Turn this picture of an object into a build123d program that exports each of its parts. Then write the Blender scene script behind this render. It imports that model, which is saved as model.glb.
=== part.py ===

* * *

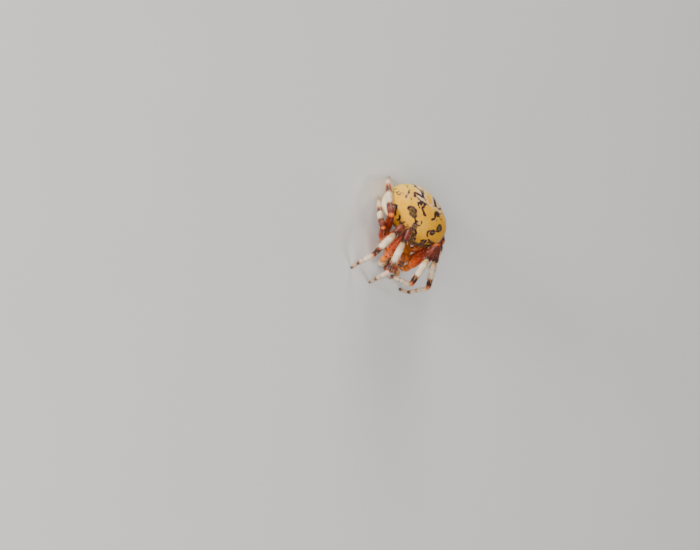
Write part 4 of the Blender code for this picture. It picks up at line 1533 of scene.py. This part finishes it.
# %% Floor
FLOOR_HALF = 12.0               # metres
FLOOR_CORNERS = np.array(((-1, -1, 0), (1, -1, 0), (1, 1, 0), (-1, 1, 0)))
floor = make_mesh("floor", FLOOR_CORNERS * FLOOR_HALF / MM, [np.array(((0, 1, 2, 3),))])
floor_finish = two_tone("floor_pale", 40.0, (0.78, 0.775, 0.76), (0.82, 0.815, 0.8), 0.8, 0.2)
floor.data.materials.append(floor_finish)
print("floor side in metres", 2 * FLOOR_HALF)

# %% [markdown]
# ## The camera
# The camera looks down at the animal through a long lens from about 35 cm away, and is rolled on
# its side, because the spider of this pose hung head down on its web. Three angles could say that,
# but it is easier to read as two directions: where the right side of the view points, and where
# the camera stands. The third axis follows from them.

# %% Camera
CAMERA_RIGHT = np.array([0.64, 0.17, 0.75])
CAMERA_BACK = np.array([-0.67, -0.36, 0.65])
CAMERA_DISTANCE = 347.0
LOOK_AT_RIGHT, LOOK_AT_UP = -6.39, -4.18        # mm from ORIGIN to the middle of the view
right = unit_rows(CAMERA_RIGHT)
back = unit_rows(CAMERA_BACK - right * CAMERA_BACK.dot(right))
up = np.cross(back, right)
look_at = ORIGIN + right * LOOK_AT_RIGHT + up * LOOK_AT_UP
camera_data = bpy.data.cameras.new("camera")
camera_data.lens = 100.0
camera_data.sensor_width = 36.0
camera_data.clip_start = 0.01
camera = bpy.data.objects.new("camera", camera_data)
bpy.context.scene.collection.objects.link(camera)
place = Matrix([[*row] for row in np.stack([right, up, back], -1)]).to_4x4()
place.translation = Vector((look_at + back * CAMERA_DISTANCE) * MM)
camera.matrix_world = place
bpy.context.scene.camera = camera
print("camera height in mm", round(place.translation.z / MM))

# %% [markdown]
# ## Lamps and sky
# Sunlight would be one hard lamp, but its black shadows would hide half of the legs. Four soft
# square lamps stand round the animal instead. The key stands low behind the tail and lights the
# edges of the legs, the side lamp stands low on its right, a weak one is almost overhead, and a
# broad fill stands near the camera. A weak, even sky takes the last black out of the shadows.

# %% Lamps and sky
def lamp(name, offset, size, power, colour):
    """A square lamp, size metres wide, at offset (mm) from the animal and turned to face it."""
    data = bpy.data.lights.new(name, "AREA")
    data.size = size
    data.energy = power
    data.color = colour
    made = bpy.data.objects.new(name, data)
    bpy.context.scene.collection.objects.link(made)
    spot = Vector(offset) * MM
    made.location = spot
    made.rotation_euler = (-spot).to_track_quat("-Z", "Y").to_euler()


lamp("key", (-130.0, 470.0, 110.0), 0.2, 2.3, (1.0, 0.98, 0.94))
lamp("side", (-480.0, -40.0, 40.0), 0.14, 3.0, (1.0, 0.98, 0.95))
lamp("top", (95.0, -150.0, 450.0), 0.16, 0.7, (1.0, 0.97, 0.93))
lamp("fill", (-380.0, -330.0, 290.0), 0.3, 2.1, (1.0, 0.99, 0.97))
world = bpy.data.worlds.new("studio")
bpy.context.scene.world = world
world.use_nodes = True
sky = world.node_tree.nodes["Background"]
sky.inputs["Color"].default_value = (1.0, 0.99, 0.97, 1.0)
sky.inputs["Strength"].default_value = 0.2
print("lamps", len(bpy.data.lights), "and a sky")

* * *

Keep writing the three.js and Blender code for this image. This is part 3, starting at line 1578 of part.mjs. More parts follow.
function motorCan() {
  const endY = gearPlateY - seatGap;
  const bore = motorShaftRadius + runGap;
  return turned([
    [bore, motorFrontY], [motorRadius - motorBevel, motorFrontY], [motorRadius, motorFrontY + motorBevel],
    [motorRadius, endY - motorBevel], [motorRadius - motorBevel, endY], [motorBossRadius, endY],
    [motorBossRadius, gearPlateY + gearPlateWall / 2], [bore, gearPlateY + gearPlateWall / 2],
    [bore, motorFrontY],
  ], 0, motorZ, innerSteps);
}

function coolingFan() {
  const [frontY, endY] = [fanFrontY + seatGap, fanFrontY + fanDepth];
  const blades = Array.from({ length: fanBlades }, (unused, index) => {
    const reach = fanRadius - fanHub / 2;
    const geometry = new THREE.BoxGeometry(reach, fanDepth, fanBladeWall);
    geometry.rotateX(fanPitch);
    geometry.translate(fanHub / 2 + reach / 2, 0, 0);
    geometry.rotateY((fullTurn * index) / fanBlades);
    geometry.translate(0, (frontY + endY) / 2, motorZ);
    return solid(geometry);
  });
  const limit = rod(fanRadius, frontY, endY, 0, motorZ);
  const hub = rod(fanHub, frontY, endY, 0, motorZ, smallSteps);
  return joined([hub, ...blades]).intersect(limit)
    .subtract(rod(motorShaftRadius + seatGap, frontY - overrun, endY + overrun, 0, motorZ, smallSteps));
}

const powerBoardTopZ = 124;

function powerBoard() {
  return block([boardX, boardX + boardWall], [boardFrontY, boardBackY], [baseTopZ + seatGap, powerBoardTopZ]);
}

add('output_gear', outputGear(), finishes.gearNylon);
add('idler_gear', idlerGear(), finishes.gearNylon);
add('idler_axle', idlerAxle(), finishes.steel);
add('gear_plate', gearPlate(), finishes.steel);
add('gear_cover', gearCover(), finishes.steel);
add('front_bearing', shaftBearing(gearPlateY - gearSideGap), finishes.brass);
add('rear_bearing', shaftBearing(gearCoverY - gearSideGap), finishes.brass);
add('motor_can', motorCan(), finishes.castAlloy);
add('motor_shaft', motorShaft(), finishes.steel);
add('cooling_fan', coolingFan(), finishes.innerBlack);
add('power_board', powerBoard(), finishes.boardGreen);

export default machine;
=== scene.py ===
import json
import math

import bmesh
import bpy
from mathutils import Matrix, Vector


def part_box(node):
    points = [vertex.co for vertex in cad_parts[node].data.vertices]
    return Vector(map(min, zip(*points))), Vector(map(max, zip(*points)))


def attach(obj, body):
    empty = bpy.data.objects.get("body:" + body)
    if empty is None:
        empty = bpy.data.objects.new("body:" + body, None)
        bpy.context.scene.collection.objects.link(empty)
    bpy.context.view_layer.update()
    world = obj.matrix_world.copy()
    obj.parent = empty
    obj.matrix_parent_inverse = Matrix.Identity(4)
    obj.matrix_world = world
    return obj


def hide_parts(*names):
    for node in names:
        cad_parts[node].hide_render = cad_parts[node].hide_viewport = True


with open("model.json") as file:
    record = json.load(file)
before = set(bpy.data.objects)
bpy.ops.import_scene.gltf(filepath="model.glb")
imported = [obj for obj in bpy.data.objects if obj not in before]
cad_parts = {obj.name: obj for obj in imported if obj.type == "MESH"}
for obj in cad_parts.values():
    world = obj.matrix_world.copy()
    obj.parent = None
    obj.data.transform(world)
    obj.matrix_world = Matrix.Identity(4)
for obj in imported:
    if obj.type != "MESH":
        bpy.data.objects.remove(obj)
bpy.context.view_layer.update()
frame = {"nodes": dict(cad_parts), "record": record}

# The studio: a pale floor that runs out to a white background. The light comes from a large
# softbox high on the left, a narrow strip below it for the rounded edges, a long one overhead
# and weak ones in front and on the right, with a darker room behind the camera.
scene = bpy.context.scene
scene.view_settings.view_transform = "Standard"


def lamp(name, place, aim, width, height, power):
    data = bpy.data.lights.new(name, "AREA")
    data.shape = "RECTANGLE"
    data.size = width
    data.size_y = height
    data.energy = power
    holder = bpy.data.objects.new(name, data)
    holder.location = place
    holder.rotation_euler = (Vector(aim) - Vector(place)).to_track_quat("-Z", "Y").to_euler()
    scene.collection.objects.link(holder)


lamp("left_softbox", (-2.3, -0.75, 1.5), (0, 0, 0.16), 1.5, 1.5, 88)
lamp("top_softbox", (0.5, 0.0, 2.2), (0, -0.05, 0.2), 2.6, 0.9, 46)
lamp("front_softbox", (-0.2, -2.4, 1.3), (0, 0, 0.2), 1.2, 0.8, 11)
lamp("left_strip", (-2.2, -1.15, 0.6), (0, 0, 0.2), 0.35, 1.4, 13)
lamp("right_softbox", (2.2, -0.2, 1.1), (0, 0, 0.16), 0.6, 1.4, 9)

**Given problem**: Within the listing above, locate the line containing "Write part 4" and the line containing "2 * FLOOR_HALF)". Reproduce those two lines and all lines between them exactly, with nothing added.

**Task response**:
Write part 4 of the Blender code for this picture. It picks up at line 1533 of scene.py. This part finishes it.
# %% Floor
FLOOR_HALF = 12.0               # metres
FLOOR_CORNERS = np.array(((-1, -1, 0), (1, -1, 0), (1, 1, 0), (-1, 1, 0)))
floor = make_mesh("floor", FLOOR_CORNERS * FLOOR_HALF / MM, [np.array(((0, 1, 2, 3),))])
floor_finish = two_tone("floor_pale", 40.0, (0.78, 0.775, 0.76), (0.82, 0.815, 0.8), 0.8, 0.2)
floor.data.materials.append(floor_finish)
print("floor side in metres", 2 * FLOOR_HALF)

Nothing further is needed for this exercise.